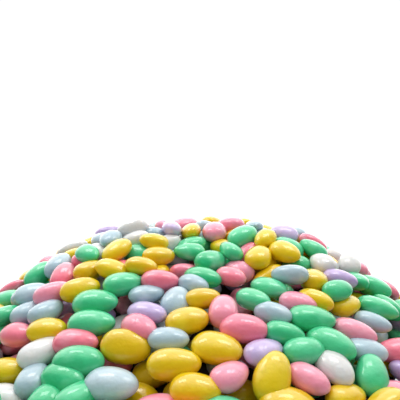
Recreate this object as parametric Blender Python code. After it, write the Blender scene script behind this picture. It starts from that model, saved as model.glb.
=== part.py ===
"""A heap of sugared almonds lying on a table, as one solid.

Every almond is an egg with a long, a wide and a flat way. The almonds are laid one after another on a
plain mound, each where it comes to rest lowest. Those that show are fused onto a core that fills the
inside of the heap. Metres, +Z up, the table at z = 0, the summit over the origin, the front towards -Y.
"""
import math
import random

import bmesh
import bpy
import numpy as np
from mathutils import Matrix

MM = 0.001

# The heap, measured from its summit
HALF_WIDTH = 196 * MM
FRONT_DEPTH = 205 * MM
BACK_DEPTH = 185 * MM
HEIGHT = 88 * MM
APRON = 25 * MM          # how far the front lies below the sides, as a gentler slope
ROUNDING = 3.2           # a higher power gives a flatter top
FOOT = 1.5               # a higher power lets the foot run out further

# One almond: its length, and its width and thickness as shares of that
LENGTH = (23.5 * MM, 29 * MM)
WIDTH = (0.63, 0.73)
THICKNESS = (0.46, 0.56)
TAPER = (0.06, 0.20)     # how much the blunt end is fuller than the middle

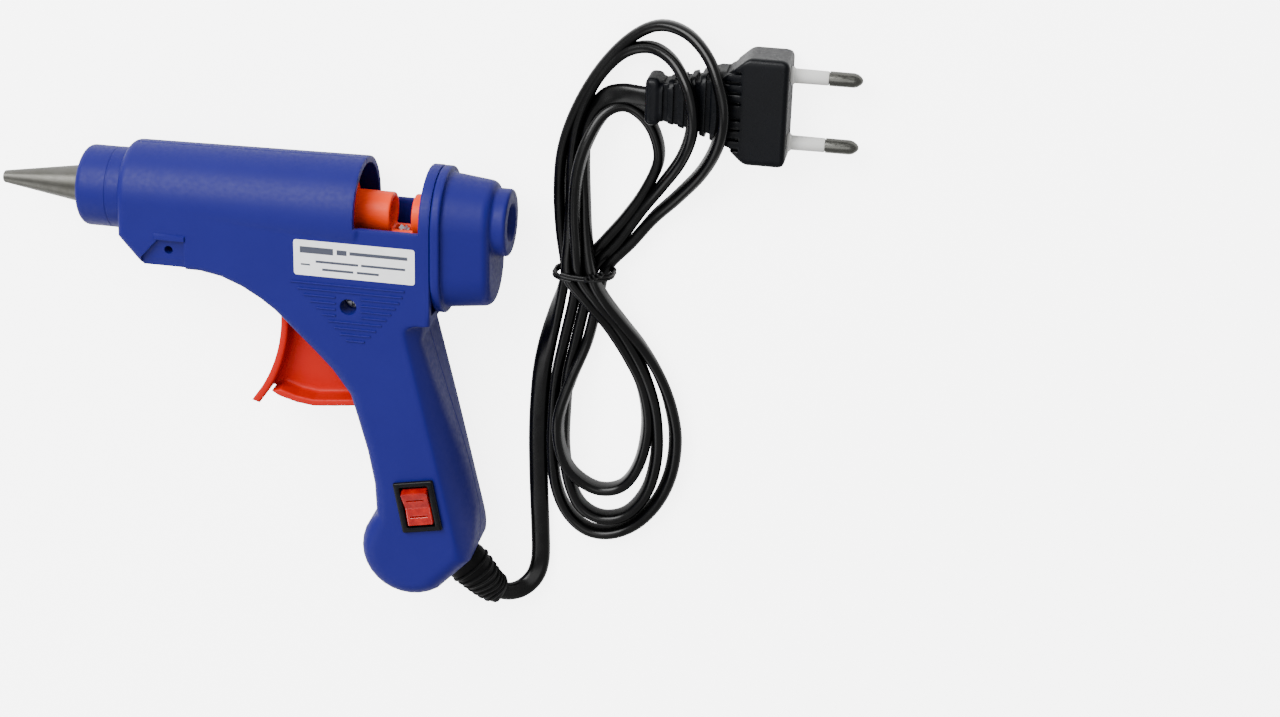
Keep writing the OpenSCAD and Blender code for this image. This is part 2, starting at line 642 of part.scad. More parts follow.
module cord_tail() color("black") lying() {
    on_outlet(-17) translate([0, -cord_w / 2, -cord_t / 2]) cube([14.8, cord_w, cord_t]);
}
module strain_relief() color("black") {
    hull() {
        lying() on_outlet(-2) relief_slice(relief_w - 0.1, relief_t - 0.1, 0.5);
        lying() on_outlet(0.6) relief_slice(relief_w - 0.1, relief_t - 0.1, 0.5);
    }
    hull() {
        lying() on_outlet(0.6) relief_slice(13, 10.2, 0.5);
        lying() on_outlet(2.4) relief_slice(12.6, 10, 0.5);
        translate(cord_start) rotate([0, 0, -25]) rotate([0, 24, 0]) translate([-0.6, 0, 0]) relief_slice(9, 6.4, 0.6);
    }
}
module relief_slice(w, t, l) {
    for (s = [-1, 1]) translate([0, s * (w - t) / 2, 0]) rotate([0, 90, 0]) cylinder(d = t, h = l, $fn = 20);
}
module cord_lead() color("black") swept(lead_route, cord_w, cord_t, 8);
module cord_plug_end() color("black") swept(plug_route, cord_w, cord_t, 8);
module cord_hank() color("black") slab(0, hank_h) {
    difference() {
        polygon(hank_top);
        polygon(hank_eye);
        translate([plug_at[0] - 38.8, plug_at[1] - 10.8]) square([40, 21.6]);
    }
    difference() {
        polygon(hank_foot);
        polygon(hank_hole);
    }
}
module cord_tie() color("dimgray") difference() {
    translate([83.9, 31, 0]) cube([18.2, 3, hank_h + 1.2]);
    translate([85, 30, -1]) cube([16, 5, hank_h + 1]);
}
module plug_body() color("black") translate(plug_at) {
    hull() {
        translate([-12, -14.8, -6.85]) cube([12, 29.6, 13.7]);
        translate([-19, -10.5, -6.2]) cube([0.5, 21, 12.4]);
    }
    hull() {
        translate([-19, -10.2, -5.8]) cube([0.5, 20.4, 11.6]);
        translate([-34.5, -5.6, -4.4]) cube([0.5, 11.2, 8.8]);
    }
    translate([-38.5, -6.6, -4.9]) cube([4.2, 13.2, 9.8]);
}
module each_pin() for (s = [-1, 1]) translate(plug_at + [0, s * pin_pitch / 2, 0]) children();
module plug_pin_sleeves() color("lightgray") each_pin() difference() {
    disc_x(pin_r - 0.3, 0, pin_l / 2 + 0.5);
    disc_x(pin_r - 0.6, -1, pin_l);
}
module plug_pins() color("silver") each_pin() {
    disc_x(pin_r - 0.62, 0, pin_l - 4);
    lathe([
        [0, pin_l / 2 + 0.55], [pin_r, pin_l / 2 + 0.55], [pin_r, pin_l - 1.2],
        [pin_r * 0.6, pin_l - 0.2], [0, pin_l]
    ]);
}

left_shell();
right_shell();
nose_ring();
rear_cap();
nozzle();
melt_chamber();
front_support();
rear_support();
ptc_heater();
heater_insulation();
heater_clip();
stick_seal();
seal_clamp();
return_spring();
carriage();
drive_pin();
stick_jaw();
jaw_pin();
trigger();
trigger_pin();
switch_body();
switch_rocker();
switch_terminals();
body_screw();
label();
cord_clamp();
clamp_screws();
live_wire();
neutral_wire();
heater_wire();
wire_sleeves();
strain_relief();
cord_tail();
cord_lead();
cord_hank();
cord_tie();
cord_plug_end();
plug_body();
plug_pin_sleeves();
plug_pins();
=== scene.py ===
import json
import math

import bmesh
import bpy
import numpy as np
from mathutils import Matrix, Vector

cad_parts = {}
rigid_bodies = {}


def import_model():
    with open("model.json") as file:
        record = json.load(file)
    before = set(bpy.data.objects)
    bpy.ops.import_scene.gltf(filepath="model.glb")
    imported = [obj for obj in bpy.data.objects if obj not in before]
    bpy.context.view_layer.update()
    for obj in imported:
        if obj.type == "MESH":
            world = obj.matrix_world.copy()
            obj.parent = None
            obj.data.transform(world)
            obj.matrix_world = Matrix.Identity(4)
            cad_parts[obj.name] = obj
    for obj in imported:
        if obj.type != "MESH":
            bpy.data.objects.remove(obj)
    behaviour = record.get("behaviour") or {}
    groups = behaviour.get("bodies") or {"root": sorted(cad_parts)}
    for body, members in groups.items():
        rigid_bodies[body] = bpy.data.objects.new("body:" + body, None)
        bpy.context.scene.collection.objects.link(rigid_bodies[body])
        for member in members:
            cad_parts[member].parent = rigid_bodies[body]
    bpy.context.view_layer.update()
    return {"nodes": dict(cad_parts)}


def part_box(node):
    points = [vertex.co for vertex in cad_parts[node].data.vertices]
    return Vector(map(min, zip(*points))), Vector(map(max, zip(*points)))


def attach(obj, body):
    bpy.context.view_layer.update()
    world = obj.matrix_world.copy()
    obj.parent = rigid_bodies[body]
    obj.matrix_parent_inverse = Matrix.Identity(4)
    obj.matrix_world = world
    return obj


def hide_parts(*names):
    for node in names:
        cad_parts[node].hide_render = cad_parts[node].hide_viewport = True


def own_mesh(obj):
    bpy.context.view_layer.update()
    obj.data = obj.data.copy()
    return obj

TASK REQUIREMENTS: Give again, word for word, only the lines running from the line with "left_shell();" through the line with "for body, members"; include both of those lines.

TASK OUTPUT:
left_shell();
right_shell();
nose_ring();
rear_cap();
nozzle();
melt_chamber();
front_support();
rear_support();
ptc_heater();
heater_insulation();
heater_clip();
stick_seal();
seal_clamp();
return_spring();
carriage();
drive_pin();
stick_jaw();
jaw_pin();
trigger();
trigger_pin();
switch_body();
switch_rocker();
switch_terminals();
body_screw();
label();
cord_clamp();
clamp_screws();
live_wire();
neutral_wire();
heater_wire();
wire_sleeves();
strain_relief();
cord_tail();
cord_lead();
cord_hank();
cord_tie();
cord_plug_end();
plug_body();
plug_pin_sleeves();
plug_pins();
=== scene.py ===
import json
import math

import bmesh
import bpy
import numpy as np
from mathutils import Matrix, Vector

cad_parts = {}
rigid_bodies = {}


def import_model():
    with open("model.json") as file:
        record = json.load(file)
    before = set(bpy.data.objects)
    bpy.ops.import_scene.gltf(filepath="model.glb")
    imported = [obj for obj in bpy.data.objects if obj not in before]
    bpy.context.view_layer.update()
    for obj in imported:
        if obj.type == "MESH":
            world = obj.matrix_world.copy()
            obj.parent = None
            obj.data.transform(world)
            obj.matrix_world = Matrix.Identity(4)
            cad_parts[obj.name] = obj
    for obj in imported:
        if obj.type != "MESH":
            bpy.data.objects.remove(obj)
    behaviour = record.get("behaviour") or {}
    groups = behaviour.get("bodies") or {"root": sorted(cad_parts)}
    for body, members in groups.items():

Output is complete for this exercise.